Mas as falas de Amorim e Costa, pelo jeito, foram apenas um breve surto de sensatez, logo desfeito pelo chefe de ambos. Na sexta-feira, em entrevista a uma rádio de Goiânia, Lula voltou a fazer o jogo de Maduro ao criticar as sanções impostas pelas grandes democracias ocidentais como meio de pressionar o ditador, e prometeu que não romperá relações com a Venezuela mesmo que as atas de votação jamais apareçam. Por fim, limitou-se a dizer que “o comportamento do Maduro deixa a desejar”, como se estivéssemos apenas diante de alguém que governa mal, toma decisões equivocadas ou diz algumas bobagens, e não diante de um ditador que devasta seu país e persegue ferozmente qualquer um que lhe faça oposição.

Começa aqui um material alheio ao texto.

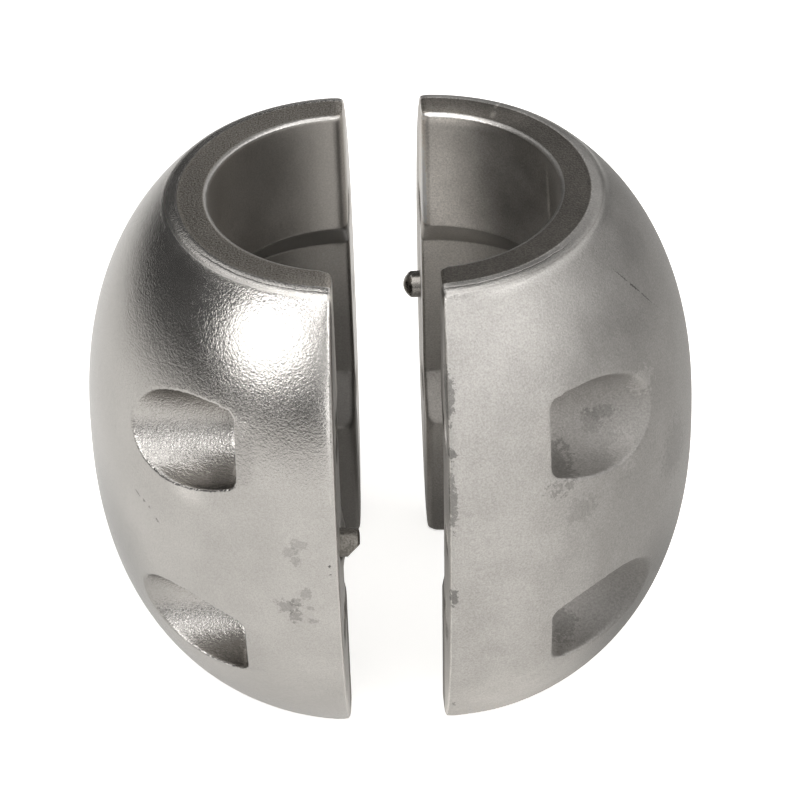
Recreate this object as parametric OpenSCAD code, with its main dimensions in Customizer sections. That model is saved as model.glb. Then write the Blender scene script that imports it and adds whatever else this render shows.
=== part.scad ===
// Sacrificial anode for a propeller shaft: a barrel-shaped zinc collar cast as two equal halves.
// The halves stand on their end rings, a little apart, with their parting faces towards each other.
// Each half carries a locating pin on one side of the shaft and the socket for its partner's pin on
// the other, so turning one half by 180 degrees about the shaft gives the other half.

/* [Barrel] */
// Largest diameter, at mid-height
barrel_d = 130; // [124:1:150]
// Height from one end ring to the other
barrel_h = 132; // [124:1:150]
// Diameter at which the barrel's curve would meet the flat ends
end_d = 84; // [78:1:92]
// Fullness of the barrel's curve: 2 is an ellipse, and more is squarer
fullness = 2.33; // [2:0.01:2.8]
// Radius of the rounding between the barrel and each flat end ring
lip_round = 6; // [2:0.5:8]

/* [Bore] */
// Diameter of the shaft that the two halves grip
shaft_d = 65; // [58:1:70]
// How far each parting face stops short of the shaft's axis, so that the bolts can pinch the shaft
pinch = 0.4; // [0:0.1:1]
// Depth of the relief behind the shaft, at mid-height
relief_depth = 9.5; // [4:0.5:11]
// Height of the relief where it has its full depth
relief_h = 41; // [24:1:46]
// Height of each slope between the relief and a gripping land
slope_h = 10.8; // [6:0.1:13]
// How far the middle of the relief sits above mid-height
relief_up = 1.2; // [0:0.1:3]
// Rounding of the bore's mouth at the upper end ring
upper_mouth_round = 0.8; // [0.4:0.1:3]
// Rounding of the bore's mouth at the lower end ring
lower_mouth_round = 1.2; // [0.4:0.1:3]
// Width of the chamfer where a gripping land meets the parting face
edge_break = 1.4; // [0.6:0.1:2]

/* [Bolts] */
// Diameter of the clamping bolts
bolt_d = 10; // [8:0.5:11]
// Clearance of the bolt holes, on the diameter
bolt_clearance = 0.5; // [0.2:0.1:1]
// Distance of the bolt lines outside the shaft's surface
bolt_off_shaft = 16.1; // [15:0.1:18]
// Distance of the bolt lines above and below mid-height
bolt_up = 28.3; // [27:0.1:32]
// Diameter of the round pocket that lets the bolt's head into the barrel
pocket_d = 24; // [20:0.5:27]
// Metal between a pocket's seat and the parting face
seat_wall = 24.8; // [20:0.2:30]
// Rounding of the corner between a pocket's wall and its seat
seat_round = 1.5; // [0.5:0.1:3]

/* [Locating pins] */
// Diameter of the steel locating pins
pin_d = 7; // [5:0.5:9]
// Distance of the pins and their sockets inside the barrel's largest diameter
pin_inset = 12; // [9:0.1:13]
// How far a pin stands out of its parting face
pin_proud = 4.2; // [3:0.1:6]
// Angle between a pin's tapered tip and its axis
pin_taper = 56; // [45:1:70]
// Radius of the rounded nose that ends the taper
pin_nose = 2; // [0.5:0.1:2.4]
// Length of a pin's shank inside the casting
pin_sunk = 9; // [6:0.5:14]
// Clearance of a socket all round its pin
socket_clearance = 0.3; // [0.1:0.05:0.6]
// Clearance of a socket beyond the pin's tip
socket_spare = 1; // [0.5:0.1:2]

/* [Stance] */
// Distance between the two parting faces, measured on the line between the shaft axes
gap = 21; // [12:0.5:40]
// Angle by which each half is turned towards the front
toe = 2.1; // [0:0.1:6]

/* [Hidden] */

// Facets of a whole turn, on large and on small round forms
large_fn = 128;
small_fn = 48;
// Steps along each half of the barrel's curve, and along each small rounding
barrel_steps = 14;
round_steps = 6;
// Overlap of cutting shapes past the surface that they cut
over = 1;

zinc = [0.70, 0.69, 0.67];
steel = [0.36, 0.36, 0.36];

barrel_r = barrel_d / 2;
end_r = end_d / 2;
half_h = barrel_h / 2;
shaft_r = shaft_d / 2;
relief_r = shaft_r + relief_depth;
relief_top = relief_up + relief_h / 2;
relief_foot = relief_up - relief_h / 2;
pocket_r = pocket_d / 2;
bolt_out = shaft_r + bolt_off_shaft;
bolt_hole_d = bolt_d + bolt_clearance;
pin_r = pin_d / 2;
pin_out = barrel_r - pin_inset;
socket_d = pin_d + 2 * socket_clearance;
socket_depth = pin_proud + socket_spare;

// Length of a pin's cone, and where the cone runs into the round nose
nose_r = pin_nose * cos(pin_taper);
nose_z = pin_proud - pin_nose * (1 - sin(pin_taper));
cone_h = (pin_r - nose_r) / tan(pin_taper);

// The barrel is a superellipse that reaches the end radius at the end plane
curve_h = half_h / pow(1 - pow(end_r / barrel_r, fullness), 1 / fullness);
function barrel_at(z) = barrel_r * pow(1 - pow(abs(z) / curve_h, fullness), 1 / fullness);

// Slope of the barrel at the end plane, as an angle below the flat ring, and the length that the
// lip's rounding takes from each side of that corner
slope_step = 0.5;
lip_angle = atan2(slope_step, barrel_at(half_h - slope_step) - end_r);
lip_take = lip_round * tan(lip_angle / 2);
ring_r = end_r - lip_take;
lip_z = half_h - lip_take * sin(lip_angle);

// Upper lip from the flat ring outwards, then the upper half of the barrel down to mid-height
lip_points = [
    for (i = [0:round_steps])
        let (a = i * lip_angle / round_steps)
            [ring_r + lip_round * sin(a), half_h - lip_round * (1 - cos(a))]
];
barrel_points = [
    for (i = [1:barrel_steps])
        let (z = lip_z * cos(90 * i / barrel_steps))
            [barrel_at(z), z]
];
upper_outside = concat(lip_points, barrel_points);
lower_outside = [
    for (i = [len(upper_outside) - 2:-1:0])
        [upper_outside[i][0], -upper_outside[i][1]]
];

// Quarter round at a mouth of the bore, side 1 for the upper mouth and -1 for the lower one
function mouth_points(radius, side) = [
    for (i = [0:round_steps])
        let (a = (side > 0 ? i : round_steps - i) * 90 / round_steps)
            [shaft_r + radius * (1 - cos(a)), side * (half_h - radius * (1 - sin(a)))]
];

// Wall of the bore from the foot upwards: land, slope, relief, slope, land
bore_points = concat(
    mouth_points(lower_mouth_round, -1),
    [
        [shaft_r, relief_foot - slope_h],
        [relief_r, relief_foot],
        [relief_r, relief_top],
        [shaft_r, relief_top + slope_h],
    ],
    mouth_points(upper_mouth_round, 1)
);

module section() {
    polygon(concat(upper_outside, lower_outside, bore_points));
}

// Round hole of the given depth, drilled outwards from the parting face
module drilling(y, z, diameter, depth) {
    translate([over, y, z])
        rotate([0, -90, 0])
            cylinder(h = depth + pinch + over, d = diameter, $fn = small_fn);
}

// Flat-seated pocket with a rounded corner, open to the outside
module pocket() {
    depth = barrel_r - seat_wall + over;
    rotate([0, -90, 0])
        rotate_extrude($fn = large_fn / 2)
            polygon(concat(
                [[0, depth], [0, 0]],
                [for (i = [0:round_steps])
                    let (a = i * 90 / round_steps)
                        [pocket_r - seat_round * (1 - sin(a)), seat_round * (1 - cos(a))]],
                [[pocket_r, depth]]
            ));
}

// One casting, in its own frame: the shaft's axis is Z, mid-height is zero and the metal is at
// negative X. Its pin is at the front and its socket at the back.
module casting() {
    reach = barrel_r + over;
    difference() {
        rotate_extrude($fn = large_fn) section();
        // parting face
        translate([-pinch, -reach, -half_h - over])
            cube([reach + pinch, 2 * reach, barrel_h + 2 * over]);
        // chamfers along the gripping lands
        for (y = [-1, 1])
            translate([-pinch, y * sqrt(pow(shaft_r, 2) - pow(pinch, 2)), -half_h - over])
                rotate([0, 0, 45])
                    translate([-edge_break / sqrt(2), -edge_break / sqrt(2), 0])
                        cube([edge_break * sqrt(2), edge_break * sqrt(2), barrel_h + 2 * over]);
        // bolt holes and pockets, front and back, above and below
        for (y = [-bolt_out, bolt_out], z = [-bolt_up, bolt_up]) {
            drilling(y, z, bolt_hole_d, seat_wall + over);
            translate([-pinch - seat_wall, y, z]) pocket();
        }
        // socket for the other half's pin
        drilling(pin_out, 0, socket_d, socket_depth);
        // seat of this half's own pin
        drilling(-pin_out, 0, pin_d, pin_sunk);
    }
}

// Round pin along X, in the casting's own frame, with a tapered tip and a round nose
module pin() {
    translate([-pinch, -pin_out, 0])
        rotate([0, 90, 0])
            rotate_extrude($fn = small_fn)
                polygon(concat(
                    [[0, -pin_sunk], [pin_r, -pin_sunk], [pin_r, nose_z - cone_h]],
                    [for (i = [0:round_steps])
                        let (a = pin_taper + (90 - pin_taper) * i / round_steps)
                            [pin_nose * cos(a), pin_proud - pin_nose * (1 - sin(a))]]
                ));
}

// Puts a casting's frame where its half stands: side -1 is the left half, 1 is the right
module stand(side) {
    translate([side * (gap / 2 - pinch), 0, half_h])
        rotate([0, 0, side * toe + (side > 0 ? 180 : 0)])
            children();
}

module left_half() {
    color(zinc) stand(-1) casting();
}

module right_half() {
    color(zinc) stand(1) casting();
}

module left_locating_pin() {
    color(steel) stand(-1) pin();
}

module right_locating_pin() {
    color(steel) stand(1) pin();
}

left_half();
right_half();
left_locating_pin();
right_locating_pin();
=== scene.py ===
import math

import bpy
from mathutils import Matrix, Vector


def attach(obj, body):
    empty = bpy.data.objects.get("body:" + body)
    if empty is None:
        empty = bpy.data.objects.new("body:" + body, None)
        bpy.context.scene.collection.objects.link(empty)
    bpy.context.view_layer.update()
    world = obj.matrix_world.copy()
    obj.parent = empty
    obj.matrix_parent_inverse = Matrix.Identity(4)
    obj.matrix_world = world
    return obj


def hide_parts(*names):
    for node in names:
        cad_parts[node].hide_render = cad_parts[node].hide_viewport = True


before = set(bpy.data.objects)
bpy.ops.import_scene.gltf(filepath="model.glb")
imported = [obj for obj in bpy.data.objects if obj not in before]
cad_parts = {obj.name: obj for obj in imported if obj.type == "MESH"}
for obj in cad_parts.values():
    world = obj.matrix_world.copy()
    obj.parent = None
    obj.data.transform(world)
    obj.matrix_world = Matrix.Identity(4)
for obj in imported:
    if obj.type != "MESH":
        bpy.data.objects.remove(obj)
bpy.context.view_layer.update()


# small helpers

def mm(*values):  # millimetres to metres
    return values[0] / 1000 if len(values) == 1 else Vector(values) / 1000


def onPlane(co, x):  # x in millimetres
    return abs(co.x - mm(x)) < 1e-6


def useOnly(obj):
    if bpy.context.object and bpy.context.object.mode != "OBJECT":
        bpy.ops.object.mode_set(mode="OBJECT")
    bpy.ops.object.select_all(action="DESELECT")
    obj.select_set(True)
    bpy.context.view_layer.objects.active = obj


def pick(obj, kind, test):  # leaves obj in edit mode, with what passes the test selected
    useOnly(obj)
    bpy.ops.object.mode_set(mode="EDIT")
    bpy.ops.mesh.select_mode(type=kind)
    bpy.ops.mesh.select_all(action="DESELECT")
    bpy.ops.object.mode_set(mode="OBJECT")
    mesh = obj.data
    points = mesh.vertices
    if kind == "VERT":
        for v in points:
            v.select = test(v.co)
    elif kind == "EDGE":
        for e in mesh.edges:
            e.select = test(points[e.vertices[0]].co, points[e.vertices[1]].co)
    else:
        for f in mesh.polygons:
            f.select = test(f.center, f.normal)
    bpy.ops.object.mode_set(mode="EDIT")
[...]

Como bem disse Isabel Díaz Ayuso, presidente da Comunidade (o equivalente a um governador de estado) de Madri, ao defender que a Espanha concedesse asilo a Edmundo González, “já acabou o momento” de insistir na divulgação de boletins de urna – posição que, além de Brasil e Colômbia, também é a do PSOE, a legenda que governa a Espanha atualmente. De fato, nada indica que tais atas aparecerão, pois já foram consideradas dispensáveis pelo Tribunal Supremo de Justiça venezuelano ao confirmar a “vitória” de Maduro; e, ainda que aparecessem subitamente, mais de um mês depois do pleito, nada garante que não seriam forjadas apenas para camuflar a fraude. O momento é de denunciar a permanência ilegítima de Maduro no poder e a repressão violenta que ele promove, e de garantir os meios para que o verdadeiro vencedor seja empossado. Mas nem Lula nem Amorim querem nada disso, afundando a reputação brasileira a cada dia com sua covardia movida a camaradagem ideológica.